A number of hotels have more than two partners. For example, the Cuban and Dutch flags fly atop the Golden Tulip Parque Central in downtown Havana.

The state hotel chain Cubanacan is a 50 percent owner, while the Dutch manage the hotel and investors from four countries, including Britain and Italy, hold the remaining stake.

“This is working excellently,” said Falcon, who is resident manager of the hotel.

Other foreign hotel management groups who are satisfied with the situation include Super Clubs, LTI and Oeger. They have set up offices and are aggressively advertising their products.

By contrast, foreign capital partners, for example from Canada or Sweden, are less hungry for publicity.

Oeger Tour has shelved earlier plans to participate financially in a 1,000-bed complex on Cayo Coco.

“We are going to operate and manage the facility because that is cheaper,” said company spokesman Ingo Thiel, while saying in this way Oeger’s standards can be guaranteed.

LTI marketing chief, Monika Singer, says that her company is “very satisfied with the cooperation” with the Cubans.

Soon the LTI Varadero Beach Resort with 400 rooms is to be opened, followed next winter with the 317-room LTI Panorama Havana. This will bring to five the number of hotels under the group’s management.

Meanwhile Jag Mehta, a consultant to Super Clubs, reports that “we are making good profits”.

Last February, the all-inclusive hotel management company from Jamaica opened the Breezes Costa Verde hotel, with 480 rooms, in Holguin. Owners are Cubanacan and an Italian group.
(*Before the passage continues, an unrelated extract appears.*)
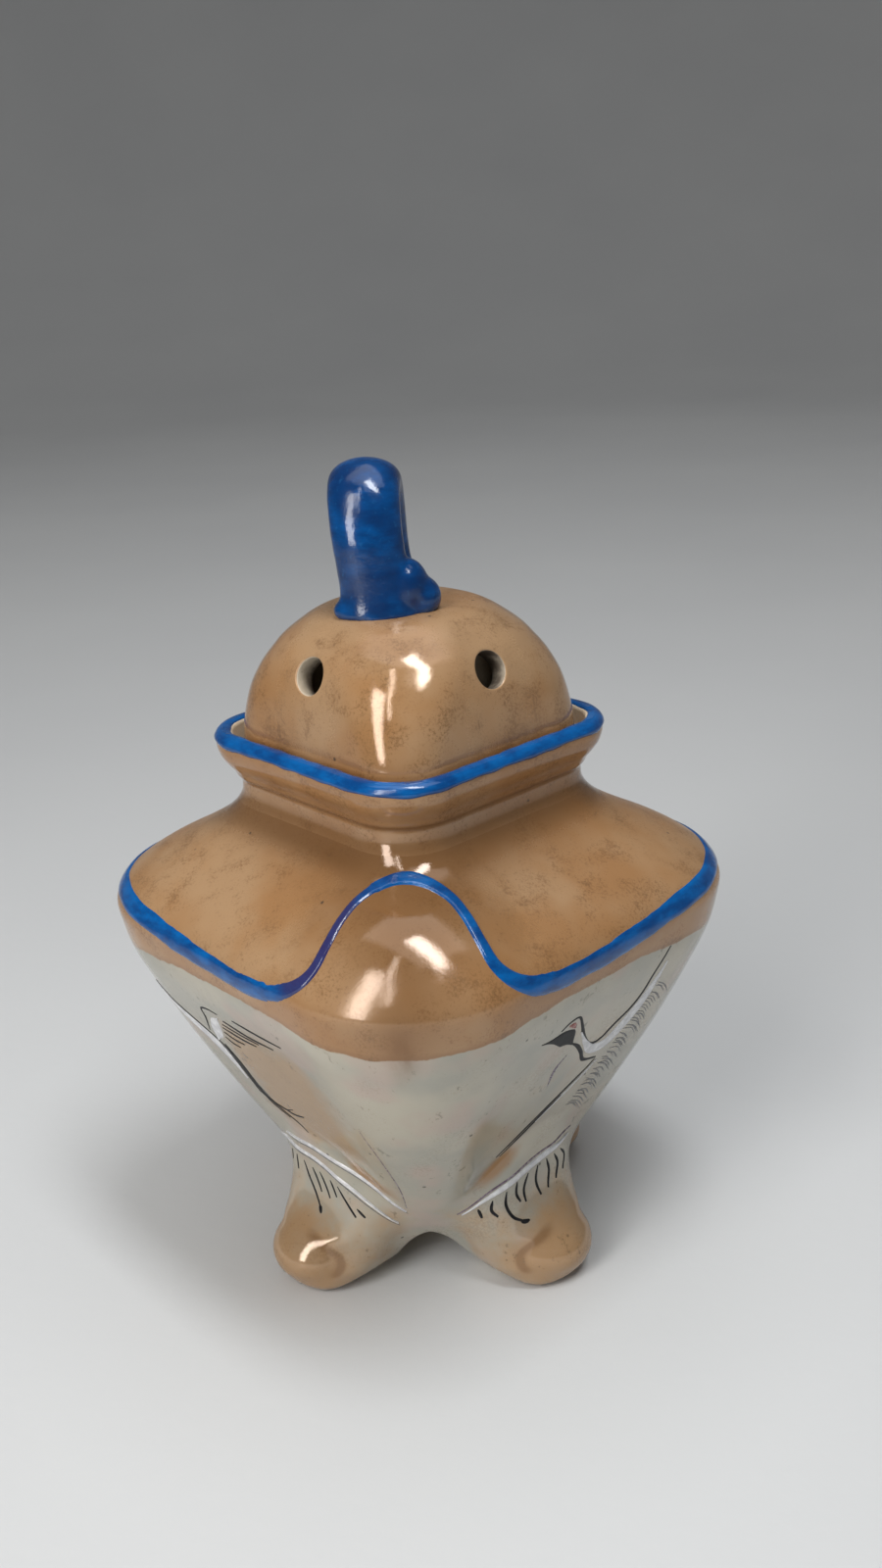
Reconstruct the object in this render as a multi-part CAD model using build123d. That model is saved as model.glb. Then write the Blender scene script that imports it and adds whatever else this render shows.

“The interest of foreign partners has grown strongly,” said Mario Sori, vice president of Cubanacan. “We would be very pleased about a joint venture with Germany.”

Manuel Estefania, vice president of the Gran Caribe company, notes that “the Germans bring us the most tourists, but are still reserved about investing”.

At the end of 2000, Gran Caribe had 41 hotels with 10,300 rooms, and the chain now has lined up four capital partners - two from Canada and one each from Italy and Sweden - for major new projects.

Meanwhile classic hotels like the Inglaterra and Plaza in Havana have been modernised and are being operated by Gran Caribe itself.

The ongoing boom in vacationers is expected to add further momentum to joint ventures.

The number of visitors from around the world rose from 1.603 million in 1999 to 1.774 million last year.

Of that, Germans accounted for 182,159 and 203,403, respectively. Cuba’s tourism income is now running at about two billion dollars a year.